WHAT YOU HAVE TO DO.
Each line should be copied exactly.

++++

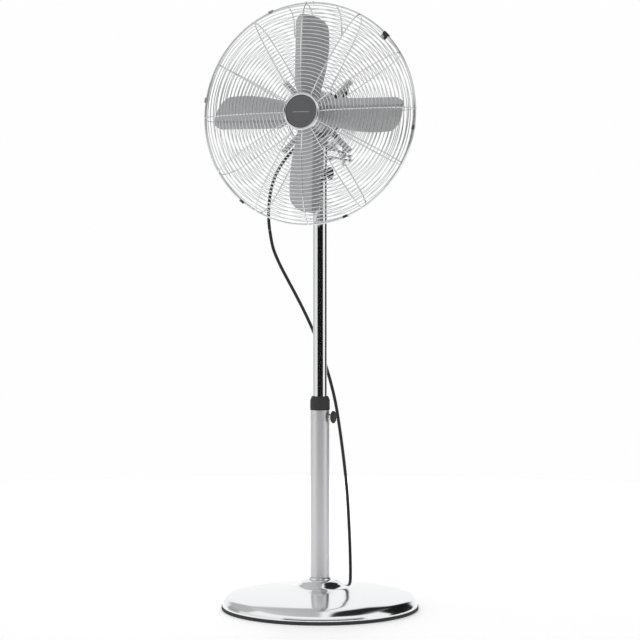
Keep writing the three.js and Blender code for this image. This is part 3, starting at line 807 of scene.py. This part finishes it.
# ---- head ----------------------------------------------------------------------------------
def bell_radius(y):
    t = max(0, (y - 62) / (MOTOR_BACK - 62))
    return MOTOR_R * math.sqrt(1 - 0.86 * t * t)


class FAN_OT_motor(Build, bpy.types.Operator):
    """The motor's two shells, the casting under it and its knobs"""
    bl_idname = "fan.motor"
    bl_label = "Motor"

    def execute(self, context):
        edge = context.scene.fan_sizes.edge
        bell = [(bell_radius(y), y) for y in (62, 68, 74, 80, 86, 91, 96, 100, 104, 107, 109, 110)]
        inside = [(r - 2, min(y, MOTOR_BACK - 2)) for r, y in bell][::-1]
        shell = ([(MOTOR_R, 20.3), (MOTOR_R, 22), (MOTOR_R - 0.7, 22.6), (MOTOR_R - 0.7, 24.4),
                  (MOTOR_R, 25)] + bell
                 + [(9.4, MOTOR_BACK), (9.4, MOTOR_BACK - 2)] + inside + [(MOTOR_R - 2, 20.3)])
        slot = block((36, 50), (93, 108), (-2.2, 2.2))
        slots = [turned_to(slot, a * 360 / SLOTS) for a in range(SLOTS)]
        piece("motor_bell", lathe(shell, "y", 144), "chrome", "head", "motor_rear_shell", HEAD,
              cut=[moved(disc(3.6, -80, 80), Matrix.Translation((WORM_X, WORM_Y, 0))),
                   moved(disc(3.6, 90, 120, "y"), Matrix.Translation((0, 0, SWITCH_Z))),
                   joined(*slots)])
        front = [(9.4, -22), (44, -22), (47.6, -21.8), (50.6, -20.6), (52.8, -18.6), (54.4, -16),
                 (55, -13), (55, 20), (53, 20), (53, -13), (50, -18), (44, -20), (9.4, -20)]
        piece("motor_face", lathe(front, "y", 144), "chrome", "head", "motor_front_shell", HEAD)
        low = NECK_TOP + GAP - AXIS_Z
        piece("motor_saddle", block((-20, 20), (-12, 46), (-57, -46)), "chrome", "head",
              "motor_base", HEAD, edge=edge * 2,
              add=[disc(UPPER_R, low, -46, "z", 96), block((6, 28), (8, WORM_Y), (-66, -61)),
                   block((6, 24), (8, 40), (-62, -54)),
                   moved(disc(11, -66, -61), Matrix.Translation((WORM_X - 5, WORM_Y, 0)))],
              cut=[disc(MOTOR_R + GAP, -40, 120, "y", 144), disc(6.1, -90, -55),
                   moved(disc(3.6, -90, -40), Matrix.Translation((WORM_X, WORM_Y, 0)))])
        pull = [(0, 50), (4.6, 50), (4.6, 56), (5.6, 57.6), (7.2, 59.6), (8.0, 62.5), (8.2, 66),
                (7.6, 69), (6, 71.2), (3.4, 72), (0, 72)]
        piece("swing_knob", moved(lathe(pull, "z", 64), Matrix.Translation((WORM_X, WORM_Y, 0))),
              "black_plastic", "oscillation_knob", "oscillation_knob", HEAD)

        def grip(angle, r):
            return 1 - 0.05 * (0.5 - 0.5 * math.cos(18 * angle)) if r > 10 else 1

        dial = [(0, MOTOR_BACK + 0.8), (12, MOTOR_BACK + 0.8), (13, MOTOR_BACK + 1.8),
                (12.6, MOTOR_BACK + 12.6), (11.4, MOTOR_BACK + 14), (0, MOTOR_BACK + 14)]
        at_switch = Matrix.Translation((0, 0, SWITCH_Z))
        piece("speed_dial", moved(lathe(dial, "y", 144, grip), at_switch), "black_plastic",
              "speed_knob", "speed_knob", HEAD,
              add=[moved(disc(3, 86, MOTOR_BACK + 2, "y"), at_switch)])
        return {"FINISHED"}


def front_skin(r):
    deep, wide = 7, 40
    dish = deep * max(0, 1 - (r - BADGE_R) / wide) ** 1.3
    return RIM_Y - 2 - FRONT_BOWL * (1 - (r / RIM_R) ** 4.5) ** 0.55 + dish


def rear_skin(r):
    return RIM_Y + 2 + REAR_BOWL * (1 - (r / RIM_R) ** 9) ** 0.45


def spoke_radii(inner):
    """Closer together near the rim, where the wire turns."""
    last = 30
    return [inner + (RIM_R - inner) * math.sin(math.pi / 2 * (i / last)) ** 0.8
            for i in range(last + 1)]


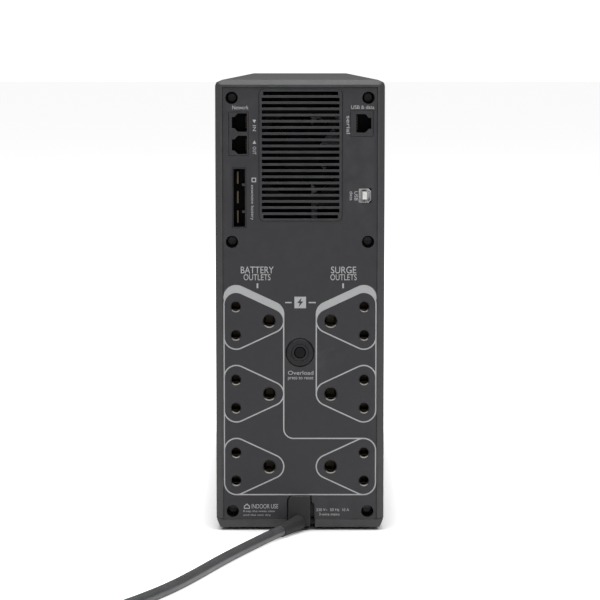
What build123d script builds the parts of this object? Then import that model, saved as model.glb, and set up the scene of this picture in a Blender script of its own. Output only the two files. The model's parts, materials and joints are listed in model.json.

++++

RESULT FOR THIS TASK.
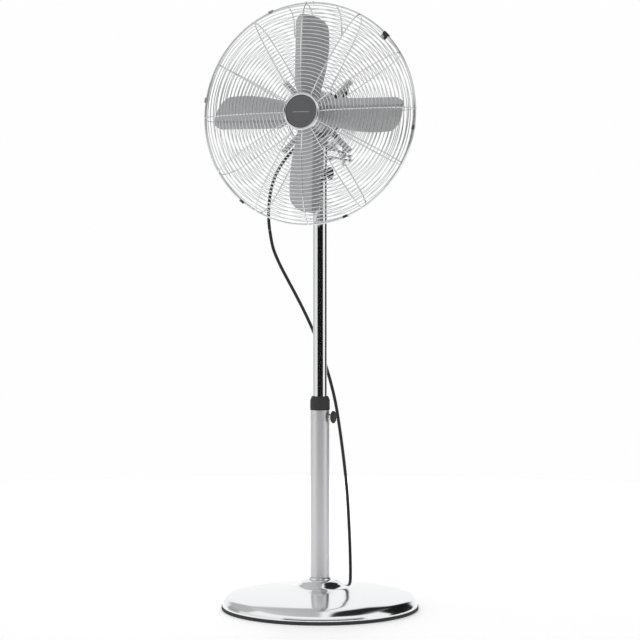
Keep writing the three.js and Blender code for this image. This is part 3, starting at line 807 of scene.py. This part finishes it.
# ---- head ----------------------------------------------------------------------------------
def bell_radius(y):
    t = max(0, (y - 62) / (MOTOR_BACK - 62))
    return MOTOR_R * math.sqrt(1 - 0.86 * t * t)


class FAN_OT_motor(Build, bpy.types.Operator):
    """The motor's two shells, the casting under it and its knobs"""
    bl_idname = "fan.motor"
    bl_label = "Motor"

    def execute(self, context):
        edge = context.scene.fan_sizes.edge
        bell = [(bell_radius(y), y) for y in (62, 68, 74, 80, 86, 91, 96, 100, 104, 107, 109, 110)]
        inside = [(r - 2, min(y, MOTOR_BACK - 2)) for r, y in bell][::-1]
        shell = ([(MOTOR_R, 20.3), (MOTOR_R, 22), (MOTOR_R - 0.7, 22.6), (MOTOR_R - 0.7, 24.4),
                  (MOTOR_R, 25)] + bell
                 + [(9.4, MOTOR_BACK), (9.4, MOTOR_BACK - 2)] + inside + [(MOTOR_R - 2, 20.3)])
        slot = block((36, 50), (93, 108), (-2.2, 2.2))
        slots = [turned_to(slot, a * 360 / SLOTS) for a in range(SLOTS)]
        piece("motor_bell", lathe(shell, "y", 144), "chrome", "head", "motor_rear_shell", HEAD,
              cut=[moved(disc(3.6, -80, 80), Matrix.Translation((WORM_X, WORM_Y, 0))),
                   moved(disc(3.6, 90, 120, "y"), Matrix.Translation((0, 0, SWITCH_Z))),
                   joined(*slots)])
        front = [(9.4, -22), (44, -22), (47.6, -21.8), (50.6, -20.6), (52.8, -18.6), (54.4, -16),
                 (55, -13), (55, 20), (53, 20), (53, -13), (50, -18), (44, -20), (9.4, -20)]
        piece("motor_face", lathe(front, "y", 144), "chrome", "head", "motor_front_shell", HEAD)
        low = NECK_TOP + GAP - AXIS_Z
        piece("motor_saddle", block((-20, 20), (-12, 46), (-57, -46)), "chrome", "head",
              "motor_base", HEAD, edge=edge * 2,
              add=[disc(UPPER_R, low, -46, "z", 96), block((6, 28), (8, WORM_Y), (-66, -61)),
                   block((6, 24), (8, 40), (-62, -54)),
                   moved(disc(11, -66, -61), Matrix.Translation((WORM_X - 5, WORM_Y, 0)))],
              cut=[disc(MOTOR_R + GAP, -40, 120, "y", 144), disc(6.1, -90, -55),
                   moved(disc(3.6, -90, -40), Matrix.Translation((WORM_X, WORM_Y, 0)))])
        pull = [(0, 50), (4.6, 50), (4.6, 56), (5.6, 57.6), (7.2, 59.6), (8.0, 62.5), (8.2, 66),
                (7.6, 69), (6, 71.2), (3.4, 72), (0, 72)]
        piece("swing_knob", moved(lathe(pull, "z", 64), Matrix.Translation((WORM_X, WORM_Y, 0))),
              "black_plastic", "oscillation_knob", "oscillation_knob", HEAD)

        def grip(angle, r):
            return 1 - 0.05 * (0.5 - 0.5 * math.cos(18 * angle)) if r > 10 else 1

        dial = [(0, MOTOR_BACK + 0.8), (12, MOTOR_BACK + 0.8), (13, MOTOR_BACK + 1.8),
                (12.6, MOTOR_BACK + 12.6), (11.4, MOTOR_BACK + 14), (0, MOTOR_BACK + 14)]
        at_switch = Matrix.Translation((0, 0, SWITCH_Z))
        piece("speed_dial", moved(lathe(dial, "y", 144, grip), at_switch), "black_plastic",
              "speed_knob", "speed_knob", HEAD,
              add=[moved(disc(3, 86, MOTOR_BACK + 2, "y"), at_switch)])
        return {"FINISHED"}


def front_skin(r):
    deep, wide = 7, 40
    dish = deep * max(0, 1 - (r - BADGE_R) / wide) ** 1.3
    return RIM_Y - 2 - FRONT_BOWL * (1 - (r / RIM_R) ** 4.5) ** 0.55 + dish


def rear_skin(r):
    return RIM_Y + 2 + REAR_BOWL * (1 - (r / RIM_R) ** 9) ** 0.45


def spoke_radii(inner):
    """Closer together near the rim, where the wire turns."""
    last = 30
    return [inner + (RIM_R - inner) * math.sin(math.pi / 2 * (i / last)) ** 0.8
            for i in range(last + 1)]


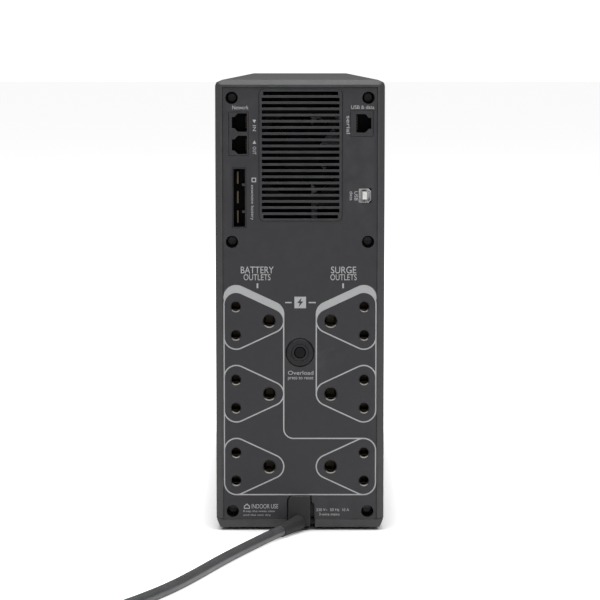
What build123d script builds the parts of this object? Then import that model, saved as model.glb, and set up the scene of this picture in a Blender script of its own. Output only the two files. The model's parts, materials and joints are listed in model.json.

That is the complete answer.